- REQUIREMENT
Below are records; please set down exactly the lines from the first through the one containing "handle_reach = 254.6; // [200:1:320]".

# # #

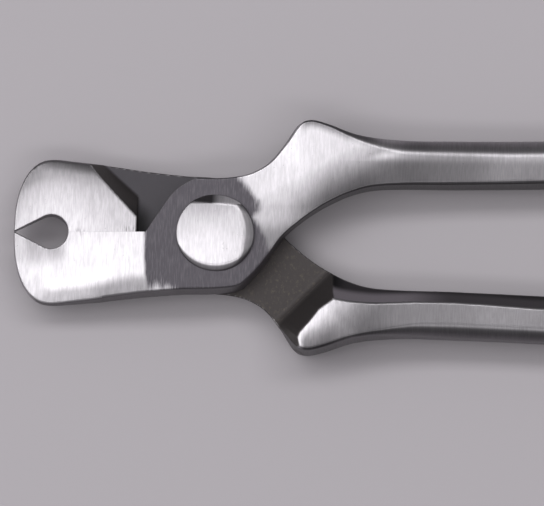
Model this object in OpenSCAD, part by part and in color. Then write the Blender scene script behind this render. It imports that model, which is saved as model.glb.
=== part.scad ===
// Farrier's nail puller: two equal forged levers, half lapped on one rivet.
// X runs from the jaws to the handles, Z is the pivot axis, and the tool lies on its lower rivet head.
// The levers are one form: the back lever is the front one turned half a turn about the X direction.

/* [Lengths] */
// Pivot axis to the jaw tips
jaw_reach = 50.4; // [47:0.5:56]
// Pivot axis to the handle ends
handle_reach = 254.6; // [200:1:320]

/* [Jaws] */
// Half width of the closed jaws at their widest
jaw_half_w = 18.4; // [17:0.2:21]
// Thickness of the jaws at the tip
jaw_tip_t = 2.8; // [2:0.2:5]
// Diameter of the nail pocket between the jaws
pocket_d = 8.5; // [5:0.5:10]
// Jaw tip to the pocket's centre
pocket_setback = 9.4; // [7:0.2:12]
// Boss of one lever to the wall where the other lever's jaw rises
jaw_wall_gap = 2.2; // [1.2:0.1:4]
// Tool's middle plane to the foot of the jaw's slope, at that wall
jaw_slope_y = 9.7; // [7.5:0.1:12]
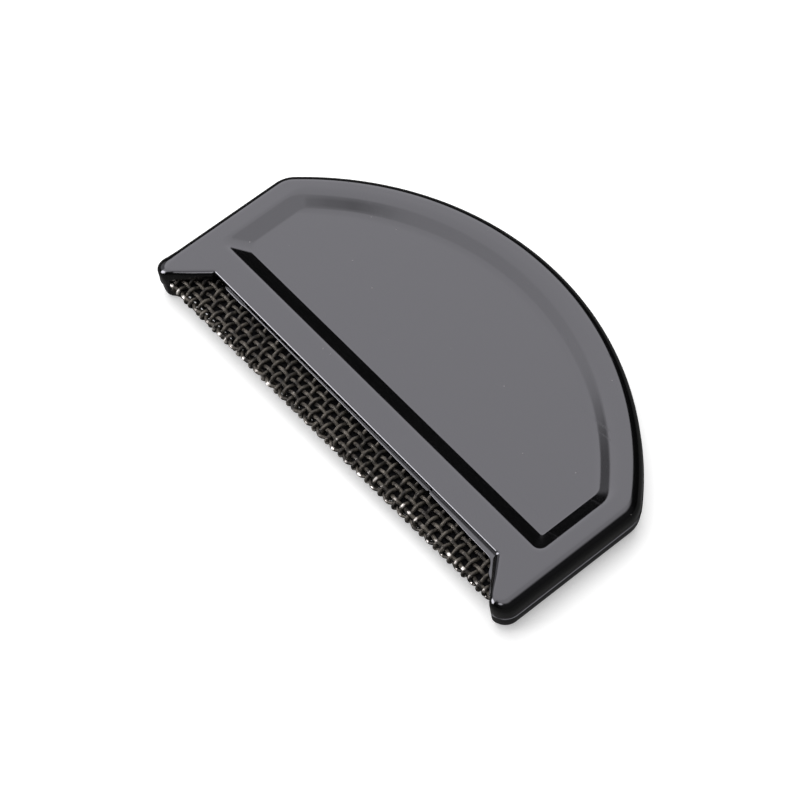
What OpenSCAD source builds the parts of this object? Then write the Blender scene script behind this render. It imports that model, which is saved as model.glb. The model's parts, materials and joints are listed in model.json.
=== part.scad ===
// Sweater comb: a half-moon handle of two moulded shells that holds a folded
// strip of woven wire mesh between two ears.
// Millimetres. X runs along the mesh, Y from the mesh to the round back, Z up.
// The origin is the middle of the footprint, on the surface that the comb lies on.

/* [Handle] */
// Length along the mesh
comb_length = 88; // [84:1:92]
// Depth from the ear tips to the round back
comb_depth = 47; // [45:0.5:50]
// Thickness over both shells
comb_thickness = 6.8; // [6.6:0.1:8]
// Radius of the round back
back_radius = 58.2; // [55:0.1:62]
// Radius of the two back corners
back_corner = 5; // [4.6:0.1:5.6]
// Radius of the outer corner of each ear tip
tip_corner = 2.8; // [2.4:0.1:3.2]
// Radius of the rounded rim of each shell
rim_round = 2; // [1.6:0.1:2.2]
// Thickness of the side walls
wall = 1.3; // [1:0.1:1.5]
// Thickness of the broad faces
roof = 1.2; // [1:0.05:1.3]
// Open seam between the two shells
seam_gap = 0.1; // [0.05:0.05:0.2]
// How far the lower shell stands back from the upper one at the seam
seam_step = 0.2; // [0:0.05:0.4]

/* [Notch and ears] */
// Depth of the notch from the ear tips to its back wall
notch_depth = 6.5; // [6:0.1:7]
// Width of the notch at its back wall, on the face
notch_width = 71.8; // [68:0.2:73]
// Slant of the inner side of each ear, away from the Y axis
ear_slant = 40; // [36:1:42]
// Lean of the inner side of each ear below the face
ear_lean = 20; // [10:1:24]

/* [Thumb recess] */
// Depth of the recess in each face
recess_depth = 1.4; // [1:0.1:1.5]
// Width of its sloping border
recess_slope = 2.75; // [2.2:0.05:2.9]
// Plain rim left at each side of the recess
recess_side_rim = 4.25; // [4:0.05:5]
// Plain rim left behind the recess
recess_back_rim = 4.1; // [3.8:0.1:5]
// Plain band left between the notch and the recess
recess_front_band = 4.5; // [4.3:0.1:5.5]
// Radius of the back corners of the recess
recess_corner = 5; // [4:0.1:6]
// Radius of the front corners of the recess
recess_front_corner = 3; // [3:0.1:4]

/* [Mesh] */
// Wire diameter
wire_d = 0.5; // [0.4:0.02:0.52]
// Distance between the wires that run round the fold
warp_pitch = 1.62; // [1.5:0.01:1.65]
// Number of wires that run round the fold
warp_count = 50; // [46:1:50]
// Distance between the wires that run along the fold
weft_pitch = 1.6; // [1.5:0.01:1.7]
// Wires that run along the fold on each side of its middle one
weft_rows = 5; // [4:1:5]
// Wire left past the last crossing
wire_end = 0.4; // [0.3:0.05:0.5]
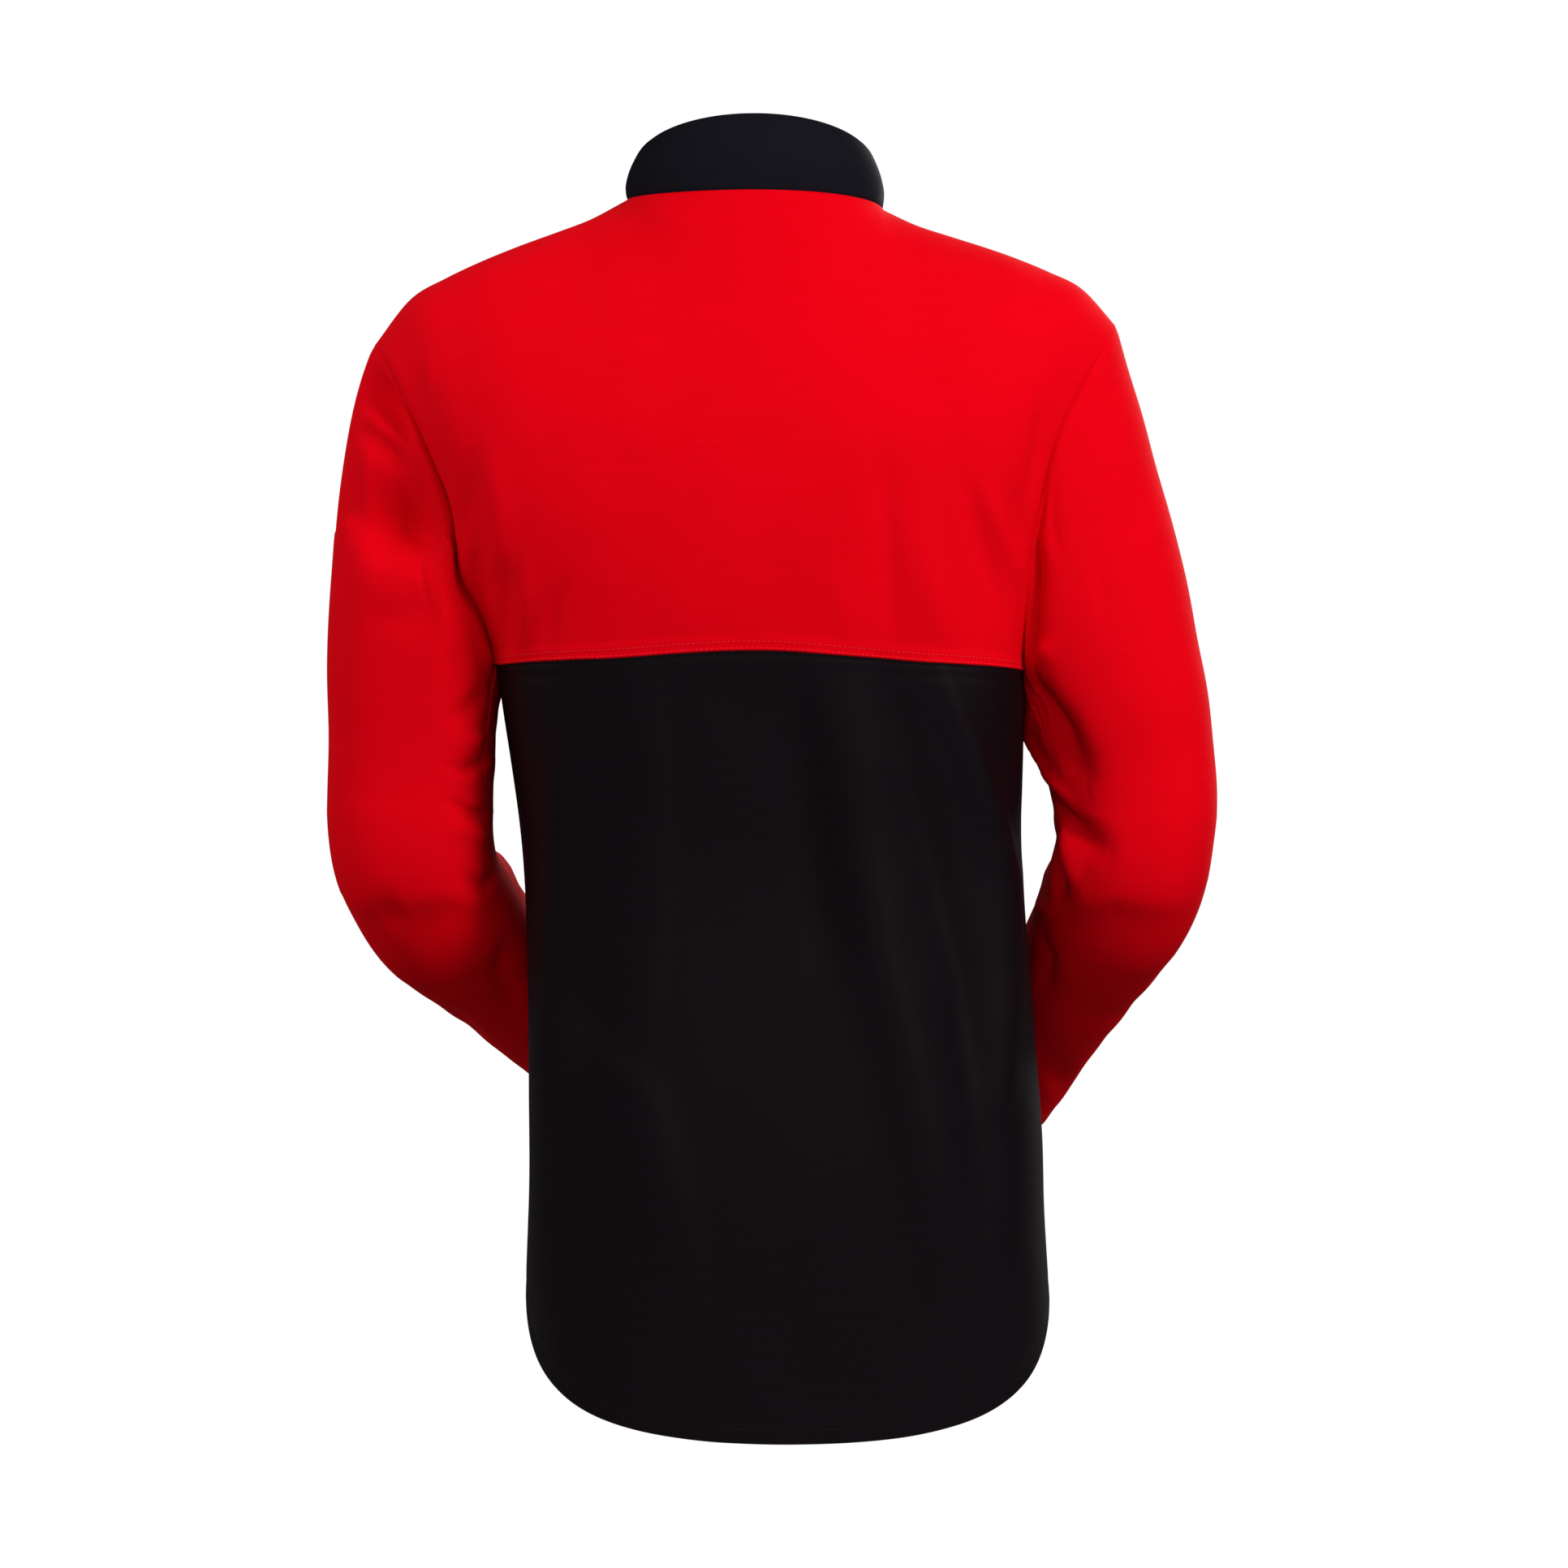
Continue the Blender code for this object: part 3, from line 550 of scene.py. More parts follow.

# # #

- TASK RESULT
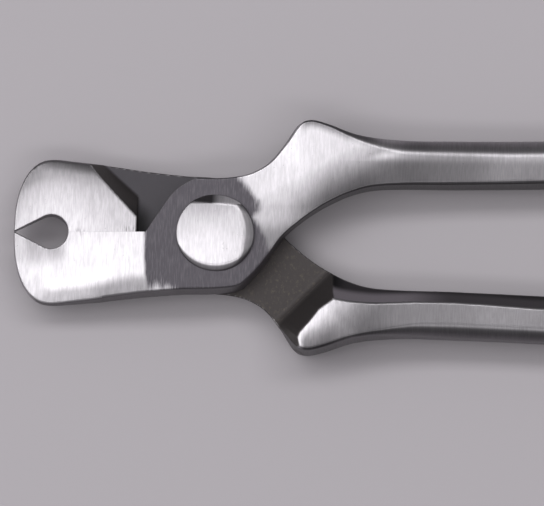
Model this object in OpenSCAD, part by part and in color. Then write the Blender scene script behind this render. It imports that model, which is saved as model.glb.
=== part.scad ===
// Farrier's nail puller: two equal forged levers, half lapped on one rivet.
// X runs from the jaws to the handles, Z is the pivot axis, and the tool lies on its lower rivet head.
// The levers are one form: the back lever is the front one turned half a turn about the X direction.

/* [Lengths] */
// Pivot axis to the jaw tips
jaw_reach = 50.4; // [47:0.5:56]
// Pivot axis to the handle ends
handle_reach = 254.6; // [200:1:320]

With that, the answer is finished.